A user made the mistake of posting their private information publicly. They had accidentally set their account to public when they wanted it set to private. What inherently caused this serious error wasn’t the user. It was a bad toggle button design.
The user misperceived the toggle button that controls the public and private modes. The cue for the active state looked inactive to them. Their misperception was caused by the inverted color cues.
Inverted color cues give the active state a dark or light color, while the inactive one gets the inverse. The problem is that users can interpret either state as active due to their equal color contrast.
Equal Color Contrast Ratios
Color contrast indicates visual prominence, and prominence indicates an option selection. The active state should have a much higher color contrast than the inactive one. But when you use inverted color cues, it isn’t clear which button is more prominent.
When you calculate the color contrast ratio of the toggle buttons, you get the same value. The same value means both buttons are competing for attention, resulting in a tie.
Some think the solution is to apply a color hue to the active selection. However, this would only cause users to confuse toggle buttons with action buttons. This confusion occurs because they’re sharing the same cues.
They’re both buttons, but they have different affordances. A toggle button represents selected options and states. An action button performs a process or command on the system. Different affordances need different cues.
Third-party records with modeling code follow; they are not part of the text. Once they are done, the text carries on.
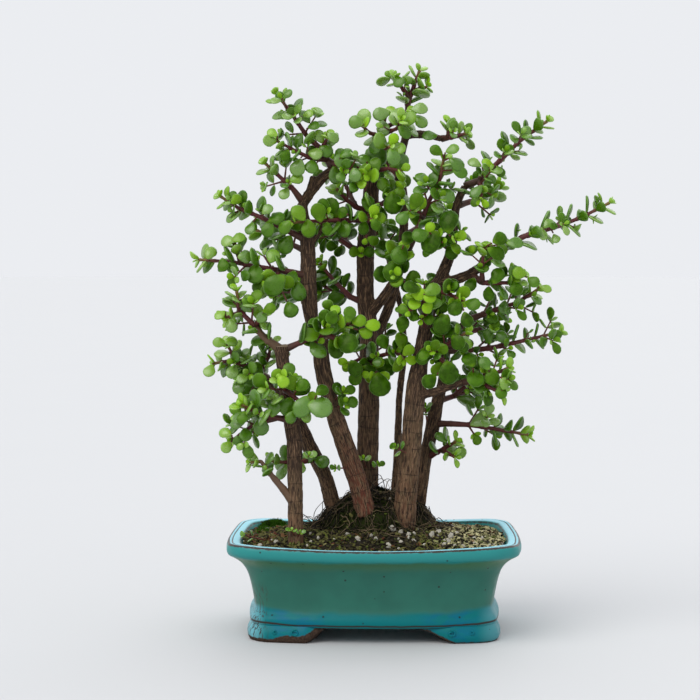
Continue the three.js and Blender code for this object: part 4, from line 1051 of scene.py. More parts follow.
def twig_material(looks):
    """Young stems: red brown and faintly ringed, greener between the newest leaves."""
    recipe = Recipe("young_bark")
    spot = recipe.place()
    youth, chance, woody, _ = recipe.tone()
    fleck = recipe.noise(spot, 1.1, detail=4)
    shade = recipe.layer(looks.warm_colour, looks.twig_colour, youth, 0.0, 0.45)
    shade = recipe.layer(shade, looks.tip_colour, youth, 0.8, 1.05)
    shade = recipe.layer(shade, srgb(58, 34, 30), fleck, 0.45, 0.8, 0.5)
    shade = recipe.mix(recipe.maths("MULTIPLY", chance, 0.25), shade, srgb(130, 78, 66))
    shade = recipe.mix(recipe.maths("MULTIPLY", woody, 0.85), shade, looks.old_and_shaded_colour)
    return recipe.finish(shade, 0.55, recipe.bump(fleck, 0.4, 0.35), Specular_IOR_Level=0.4)


def leaf_material(looks):
    """Fleshy satin leaves. Their tone holds youth, how much light falls on them, the share of the length
    and how near the edge it is."""
    recipe = Recipe("jade_leaf")
    spot = recipe.place()
    youth, lit, along, edge = recipe.tone()
    # Painted shade and light: the lit value blends each leaf from the dark shaded colour to the usual one.
    grown = recipe.layer(looks.old_and_shaded_colour, looks.usual_colour, lit, 0.1, 0.9)
    shade = recipe.layer(grown, looks.young_colour, youth, 0.15, 1.0)
    cloud = recipe.noise(spot, 6, detail=3)
    shade = recipe.layer(shade, scaled(looks.usual_colour, 1.5), cloud, 0.4, 0.75, 0.3)
    shade = recipe.layer(shade, looks.young_colour, along, 0.3, 0.0, 0.35)
    # Paler rim: partly the leaf's own colour, partly painted rim light.
    shade = recipe.layer(shade, looks.edge_and_rim_light_colour, edge, 0.35, 1.0, 0.5)
    # Painted sheen on the leaves given the most light.
    shade = recipe.layer(shade, looks.painted_sheen_colour, lit, 0.66, 1.0, 0.5)
    pores = recipe.noise(spot, 2.5, detail=2)
    rough = recipe.range(cloud, 0.3, 0.7, 0.24, 0.38)
    # Leaves given less light also reflect less and more yellowly, which deepens the painted shade.
    gloss = recipe.range(lit, 0.4, 0.9, 0.25, 1)
    tint = recipe.layer((0.8, 1, 0.4), (1, 1, 1), lit, 0.4, 0.8)
    return recipe.finish(shade, rough, recipe.bump(pores, 0.12, 0.15), Specular_IOR_Level=gloss,
                         Specular_Tint=tint, Subsurface_Weight=0.2, Subsurface_Scale=0.003,
                         Subsurface_Radius=(0.5, 1, 0.15))


def floor_material(looks):
    recipe = Recipe("plain_floor")
    spot = recipe.place()
    faint = recipe.noise(spot, 300, detail=2)
    shade = recipe.mix(recipe.maths("MULTIPLY", faint, 0.1), looks.floor_colour, srgb(212, 212, 212))
    return recipe.finish(shade, 0.7)


# Tray

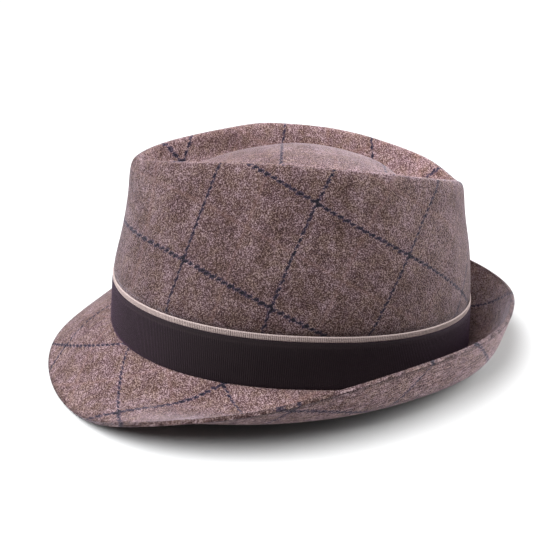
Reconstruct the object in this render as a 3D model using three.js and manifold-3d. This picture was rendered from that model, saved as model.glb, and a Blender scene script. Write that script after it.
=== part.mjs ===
// A trilby of checked wool cloth, resting on a flat surface. Millimetres, +Z up, the front of the
// hat at -Y and its wearer's left at +X. The hat is drawn level in its own frame, where z = 0 is the
// top of the brim's inner margin, and a group then sets it down as it rests by itself.
import * as THREE from 'three';
import Module from 'manifold-3d';

// Head opening, inside the cloth
const HEAD_LENGTH = 199;
const HEAD_WIDTH = 166.6;
const OVAL_POWER = 2.22; // 2 is an ellipse, more is squarer
const FOOT_FLARE = 4; // how far the crown's foot spreads, from none at the ribbons' top

// Cloth, ribbons and the clearance between pieces that touch
const CROWN_CLOTH = 2.0;
const BRIM_CLOTH = 2.4;
const SEAT_GAP = 0.3;
const BAND_HEIGHT = 25.4;
const BAND_THICKNESS = 1.2;
const EDGING_HEIGHT = 3.2;
const EDGING_THICKNESS = 1.0;

// Crown, heights above the brim's margin
const CROWN_HEIGHT = 105; // highest place of the crest
const DOME_DROP = 2; // top of the dome below the crest's highest place
const DOME_FALL = 14; // fall of the dome from its top to its front rim
const CHANNEL_DEPTH = 14; // channel between crest and dome
const CREST_ROUND = 6; // outer radius of the crest's roll
const CREST_TURN = 5; // inner radius, where it turns down into the channel
const WALL_FULLNESS = 2; // how far the cloth swells outside its straight line
const OVERLAP_RISE = 4.3; // height over the ribbons of that swell's start

// Brim
const BRIM_WIDTH = 43;
const REST_FLAT = 0.5; // cloth pressed flat where the brim touches the surface

// Directions are in degrees from the front, the same on both sides. The crest's reach is a share of
// the oval at the crown's foot, and its height a share of CROWN_HEIGHT.
const CREST = [
  { angle: 0, reach: 0.868, height: 0.877 },
  { angle: 25, reach: 0.73, height: 0.923 },
  { angle: 50, reach: 0.608, height: 0.971 },
  { angle: 80, reach: 0.634, height: 1.002 },
  { angle: 110, reach: 0.66, height: 0.993 },
  { angle: 135, reach: 0.7, height: 0.956 },
  { angle: 158, reach: 0.788, height: 0.907 },
  { angle: 180, reach: 0.843, height: 0.852 },
];

// The side wall between the ribbons and the crest: rise is a share of that height, lean of the way in
// to the crest's reach, fullness of WALL_FULLNESS and round of CREST_ROUND.
const WALL = [
  { rise: 0.35, lean: 0.3, fullness: 0.8, round: 0.2 },
  { rise: 0.7, lean: 0.66, fullness: 0.4, round: 0.5 },
];

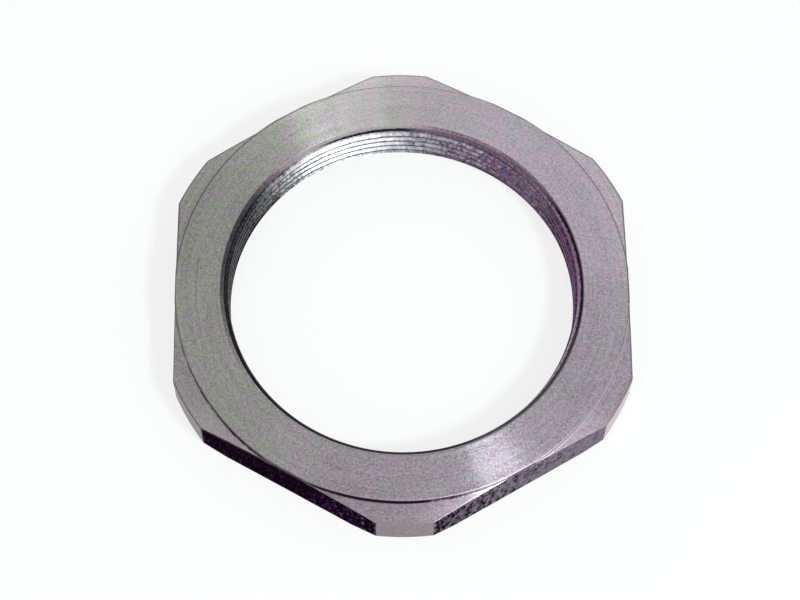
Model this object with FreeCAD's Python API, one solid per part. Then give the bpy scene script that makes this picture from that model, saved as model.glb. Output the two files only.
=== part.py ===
import FreeCAD, Part
import math
import os

# Hub nut: a thin hexagon nut that holds a wheel hub and its bearings on a threaded axle end.
# It is one piece of steel, turned on its faces, corners and bore.
# All sizes are in millimetres and degrees.
# Z runs along the bore. The plain face lies at Z = 0 and the raised seat faces up.
# Two of the hexagon's corners lie on the Y axis and two of its flats face along the X axis.

# Thread: metric, fine, right hand, single start
thread_diameter = 75.0
thread_pitch = 2.0
thread_flank_angle = 60.0

# Hexagon: its flats stand one wall outside the root of the thread
wall_at_flats = 10.0
nut_height = 12.0
flat_count = 6

# Turning of the corners, which leaves a round outside between the flats
corner_turned_off = 3.1

# Raised round seat and the sloping corners beside it
seat_past_flats = 0.12
seat_step = 1.2
seat_corner_slope = 18.0

# Chamfer of the corners at the plain face
plain_chamfer_width = 2.1
plain_chamfer_slope = 30.0

# Lead-in of the thread at each face
lead_in_past_root = 0.5
lead_in_slope = 52.5

# Bevel that breaks the turned edges, and the rounding that the tool leaves in the step's foot
edge_bevel = 0.2
foot_rounding = 0.35

# Play that the cutting bodies need beyond the metal they remove
cutter_margin = 0.4

# Radii of the outside, worked out from the sizes above
across_flats = thread_diameter + 2 * wall_at_flats
flat_distance = across_flats / 2
corner_radius = flat_distance / math.cos(math.pi / flat_count) - corner_turned_off
seat_radius = flat_distance + seat_past_flats
plain_face_radius = corner_radius - plain_chamfer_width

# Heights of the outside
seat_foot_height = nut_height - seat_step
seat_slope_drop = (corner_radius - seat_radius) * math.tan(math.radians(seat_corner_slope))
corner_top_height = seat_foot_height - seat_slope_drop
corner_bottom_height = plain_chamfer_width * math.tan(math.radians(plain_chamfer_slope))

# Thread form: the sharp triangle loses an eighth of its height at the root and a quarter at the crest
half_flank = math.radians(thread_flank_angle / 2)
sharp_height = thread_pitch / (2 * math.tan(half_flank))
root_flat = thread_pitch / 8
thread_depth = sharp_height * 5 / 8
root_radius = thread_diameter / 2
crest_radius = root_radius - thread_depth

# Lead-in cone
lead_in_radius = root_radius + lead_in_past_root
lead_in_depth = (lead_in_radius - crest_radius) * math.tan(math.radians(lead_in_slope))


def sharp(before, corner, after):
    """One corner of a flat outline, left as it is."""
    return [corner]


def broken(before, corner, after):
    """Ends of the small bevel that breaks one corner of a flat outline."""
    back = (before - corner).normalize()
    ahead = (after - corner).normalize()
    return [corner + back * edge_bevel, corner + ahead * edge_bevel]


def rounded(before, corner, after):
    """Start, middle and end of the arc that fills the foot's corner of a flat outline."""
    back = (before - corner).normalize()
    ahead = (after - corner).normalize()
    half_angle = back.getAngle(ahead) / 2
    to_tangent = foot_rounding / math.tan(half_angle)
    to_middle = foot_rounding / math.sin(half_angle) - foot_rounding
    inward = (back + ahead).normalize()
    return [corner + back * to_tangent, corner + inward * to_middle, corner + ahead * to_tangent]


def turned_ring(corners):
    """Solid ring turned about Z from (radius, height, form) corners of its section."""
    points = [FreeCAD.Vector(radius, 0, height) for radius, height, form in corners]
    cuts = []
    for place, corner in enumerate(corners):
        form = corner[2]
        cuts.append(form(points[place - 1], points[place], points[(place + 1) % len(points)]))
    edges = []
    for place, cut in enumerate(cuts):
        if len(cut) == 2:
            edges.append(Part.LineSegment(*cut).toShape())
        if len(cut) == 3:
            edges.append(Part.Arc(*cut).toShape())
        next_cut = cuts[(place + 1) % len(cuts)]
        edges.append(Part.LineSegment(cut[-1], next_cut[0]).toShape())
    section = Part.Face(Part.Wire(edges))
    return section.revolve(FreeCAD.Vector(0, 0, 0), FreeCAD.Vector(0, 0, 1), 360)


def hexagon_bar():
    """Hexagon bar, longer than the nut at both ends, with two corners on the Y axis."""
    sharp_corner = flat_distance / math.cos(math.pi / flat_count)
    outline = []
    for place in range(flat_count + 1):
        angle = math.radians(90) + 2 * math.pi * place / flat_count
        across = sharp_corner * math.cos(angle)
        along = sharp_corner * math.sin(angle)
        outline.append(FreeCAD.Vector(across, along, -cutter_margin))
    face = Part.Face(Part.makePolygon(outline))
    return face.extrude(FreeCAD.Vector(0, 0, nut_height + 2 * cutter_margin))


def groove_turn(start_height):
    """Cutter for one turn of the thread's groove, which starts at this height and climbs one pitch."""
    half_root = root_flat / 2
    depth = thread_depth + cutter_margin
    half_mouth = half_root + depth * math.tan(half_flank)
    inner_radius = root_radius - depth
    groove = Part.makePolygon([
        FreeCAD.Vector(inner_radius, 0, start_height - half_mouth),
        FreeCAD.Vector(root_radius, 0, start_height - half_root),
        FreeCAD.Vector(root_radius, 0, start_height + half_root),
        FreeCAD.Vector(inner_radius, 0, start_height + half_mouth),
        FreeCAD.Vector(inner_radius, 0, start_height - half_mouth),
    ])
    path = Part.makeHelix(thread_pitch, thread_pitch, crest_radius)
    path.translate(FreeCAD.Vector(0, 0, start_height))
    return Part.Wire(path.Edges).makePipeShell([groove], True, True)


# Turned ring: up the lead-ins and bore, out over the seat, down its step and the corners
ring = turned_ring([
    (lead_in_radius, 0, broken),
    (crest_radius, lead_in_depth, sharp),
    (crest_radius, nut_height - lead_in_depth, sharp),
    (lead_in_radius, nut_height, broken),
    (seat_radius, nut_height, broken),
    (seat_radius, seat_foot_height, rounded),
    (corner_radius, corner_top_height, broken),
    (corner_radius, corner_bottom_height, broken),
    (plain_face_radius, 0, broken),
])

# The hexagon bar's flats cut the turned outside, and each edge between them is an arch
nut = ring.common(hexagon_bar())

# The thread is cut turn by turn, from below the plain face to above the seat
turn_count = math.ceil(nut_height / thread_pitch) + 2
for turn in range(turn_count):
    nut = nut.cut(groove_turn((turn - 1) * thread_pitch))

hub_nut = nut.Solids[0]
os.makedirs("parts", exist_ok=True)
hub_nut.exportStep("parts/hub_nut.step")
print("solids", len(nut.Solids), "valid", hub_nut.isValid(), "volume", round(hub_nut.Volume, 2))
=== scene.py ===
import math

import bmesh
import bpy
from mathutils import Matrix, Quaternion, Vector, noise


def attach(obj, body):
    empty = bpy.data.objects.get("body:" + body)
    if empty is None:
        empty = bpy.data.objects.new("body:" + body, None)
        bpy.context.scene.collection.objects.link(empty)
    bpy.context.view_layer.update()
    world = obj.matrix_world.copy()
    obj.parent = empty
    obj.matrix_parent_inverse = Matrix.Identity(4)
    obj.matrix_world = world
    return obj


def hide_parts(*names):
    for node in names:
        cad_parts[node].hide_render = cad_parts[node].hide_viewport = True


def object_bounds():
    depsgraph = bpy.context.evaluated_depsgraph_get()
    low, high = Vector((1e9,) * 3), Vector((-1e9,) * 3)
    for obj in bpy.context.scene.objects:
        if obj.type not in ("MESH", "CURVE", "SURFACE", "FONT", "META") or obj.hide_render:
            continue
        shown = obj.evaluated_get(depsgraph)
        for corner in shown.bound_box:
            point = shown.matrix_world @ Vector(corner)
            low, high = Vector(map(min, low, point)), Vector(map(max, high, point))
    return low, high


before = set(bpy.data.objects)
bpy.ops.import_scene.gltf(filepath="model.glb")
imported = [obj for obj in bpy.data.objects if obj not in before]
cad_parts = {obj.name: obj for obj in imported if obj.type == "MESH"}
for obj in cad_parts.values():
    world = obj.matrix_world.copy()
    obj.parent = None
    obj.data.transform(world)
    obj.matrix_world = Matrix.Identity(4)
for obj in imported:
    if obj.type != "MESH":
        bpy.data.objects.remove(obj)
cad_low, cad_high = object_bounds()

# Sizes of the nut in millimetres, as in its solid. A slope is the tangent of its angle.
ACROSS_FLATS = 95.0
NUT_HEIGHT = 12.0
CORNER_TURNED_OFF = 3.1
SEAT_PAST_FLATS = 0.12
SEAT_STEP = 1.2
SEAT_CORNER_SLOPE = math.tan(math.radians(18.0))
PLAIN_CHAMFER_WIDTH = 2.1
PLAIN_CHAMFER_SLOPE = math.tan(math.radians(30.0))
THREAD_DIAMETER = 75.0
THREAD_PITCH = 2.0
FLANK_SLOPE = math.tan(math.radians(60.0))
LEAD_IN_PAST_ROOT = 0.5
LEAD_IN_ANGLE = math.radians(52.5)
LEAD_IN_SLOPE = math.tan(LEAD_IN_ANGLE)

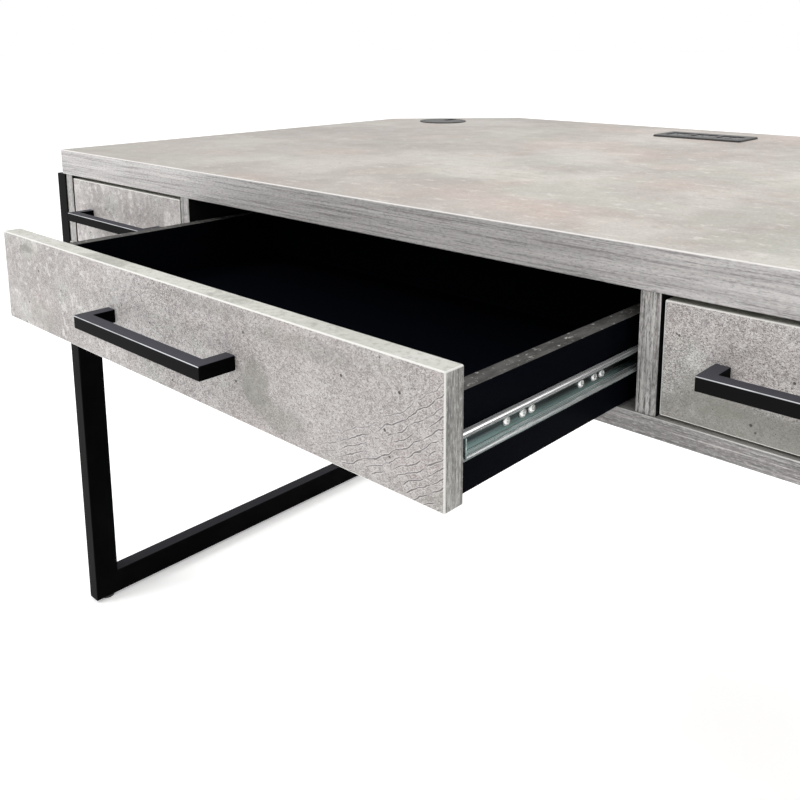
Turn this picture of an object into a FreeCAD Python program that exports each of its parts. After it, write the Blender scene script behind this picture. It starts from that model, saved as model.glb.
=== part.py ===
"""Corner desk: a thick top with cut rear corners, a three-drawer case and two sled leg frames.

Frame: millimetres, +X to the user's right, +Y to the back, +Z up, floor at Z = 0. The origin lies on the
floor at the middle of the stored extents, which include the middle drawer standing open.
Depths (Y) are written here as distances behind the front edge of the top, and save() shifts them.
"""
import math
import os

import FreeCAD, Part
from FreeCAD import Vector

# Top
top_width = 1300
top_depth = 914
desk_height = 762
corner_cut = 184
top_thickness = 37
band = 2
band_round = 1.6

# Case under the top
board = 18
frame_lap = 7
small_bay = 289
middle_bay = top_width - 2 * (frame_lap + small_bay) - 4 * board
bay_height = 104
case_depth = 432
stile_setback = 2
rear_rail_y = 690
board_round = 1.0

# Leg frames of rectangular tube
tube_wide = 25
tube_deep = 40
tube_wall = 1.5
tube_round = 2
frame_depth = 720
glide_height = 4
glide_radius = 12
glide_round = 1.2
glide_inset = 24
stem_radius = 4
stem_height = 8
stem_clear = 0.2

# Drawers
front_gap = 3
front_top_gap = 4.5
front_board = 18
front_round = 1.5
side_board = 15
side_height = 73
side_drop = 28
box_depth = 350
bottom_board = 4
bottom_lift = 10
groove = 6
bottom_play = 0.5
box_screw_heights = (26, 58)
box_screw_radius = 1.4
box_screw_hole = 1.5
box_screw_clear = 2
box_screw_length = 32
middle_open = 238
travel = 250

# Ball-bearing slides, 27 mm tall
slide_gap = 12.7
slide_drop = 63
slide_length = 350
slide_start = 21
sheet = 1.2
case_member_half = 13.5
case_member_deep = 10.5
runner_half = 8.6
runner_near = 3.2
tab_near = 4.5
tab_drop = 5
ball_radius = 1.55
ball_clear = 0.1
ball_pitch = 12
ball_first = 8
ball_depth = 6
cage_length = 100
cage_sheet = 0.5
cage_near = 2.45
cage_far = 9.5
cage_lip = 0.4
runner_screws = [56, 75, 86, 151, 170, 181]
runner_screw_bite = 12
case_member_screws = [30, 180, 320]
case_member_screw_bite = 8

# Bar pulls
pull_length = 196
pull_bar = 12.5
pull_reach = 34
pull_round = 0.8
pull_thread = 2
pull_thread_deep = 12
pull_screw_grip = 10
pull_screw_hole = 2.2

# Fixings
screw_shank = 1.6
screw_head = 3.3
screw_head_tall = 1
screw_clear = 0.15
bolt_shank = 3
bolt_head = 5.5
bolt_head_tall = 3
bolt_socket = 2
case_bolt_y = (110, 350)
case_bolt_drop = 20
case_bolt_grip = 10
rear_bolt_heights = (22, 49)
rear_bolt_grip = 30
bracket_x = (170, 500)
bracket_leg = 25
bracket_wide = 20
bracket_sheet = 2
bracket_hole = 16
bracket_bite = 15

# Cable grommets and power unit
grommet_x = 527
grommet_y = 744
grommet_flange = 46
grommet_bore = 40
grommet_clear = 0.2
grommet_wall = 2
grommet_rise = 2
grommet_round = 1.2
grommet_tube = 34
ledge = 3
ledge_thick = 2
cap_clear = 0.4
cap_play = 0.3
cap_thick = 4
cap_round = 0.8
cap_slot_wide = 16
cap_slot_reach = 22
power_long = 150
power_wide = 76
power_y = 757
power_body_deep = 52
power_plate = 3
power_corner = 6
power_round = 1.2
power_lip = 6
power_wall = 2.5
socket_side = 36
socket_pitch = 44
socket_clear = 0.1
socket_sunk = 1
socket_deep = 12
hole_deep = 8
blade_offset = 6.35
blade_half = 0.9
blade_tall = 8
ground_drop = 9
ground_radius = 2.4
port_offset = 8
port_half = (6.2, 2.5)
tongue_half = 5
tongue_from = -0.6
tongue_to = 1.2
tongue_sunk = 2
gland_rise = 8
gland_flange = 7
gland_flange_thick = 3
gland_neck = 4.4
gland_bore = 3.4
gland_hole = 4.5

# Worked out from the dimensions above
pilot = screw_shank + screw_clear
half_width = top_width / 2
under_top = desk_height - top_thickness
bay_floor = under_top - bay_height
case_half = half_width - frame_lap
end_inner = case_half - board
divider_inner = middle_bay / 2
divider_outer = divider_inner + board
back_y = case_depth - board
frame_out = case_half + tube_wide
bolt_hole = bolt_shank + screw_clear
grommet_tube_radius = grommet_bore - grommet_clear
slide_z = under_top - slide_drop
front_height = bay_height - front_top_gap - front_gap
front_low = bay_floor + front_gap
side_low = under_top - side_drop - side_height
pull_z = front_low + front_height / 2
open_reach = middle_open + pull_reach - stile_setback
front_y = -(top_depth - open_reach) / 2
solids_of = {}


def slab(x0, x1, y0, y1, z0, z1):
    return Part.makeBox(x1 - x0, y1 - y0, z1 - z0, Vector(x0, y0, z0))


def rod(x, y, z, radius, length, axis):
    return Part.makeCylinder(radius, length, Vector(x, y, z), Vector(*axis))


def prism(points, z0, z1):
    """A vertical prism over a flat outline of (x, y) points."""
    corners = [Vector(x, y, z0) for x, y in points]
    face = Part.Face(Part.makePolygon(corners + corners[:1]))
    return face.extrude(Vector(0, 0, z1 - z0))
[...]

Instead of using inverted colors or color hues, the solution is to use visual depth. Depth cues use spatial contrast to help users distinguish the active state.
Research shows that elements closer in space have a significant impact on visual working memory. Users place more attention on closer elements than ones further away. Therefore, active toggles should appear closer than inactive ones. To achieve this visual effect, you have to apply surface shading and occlusion to your buttons.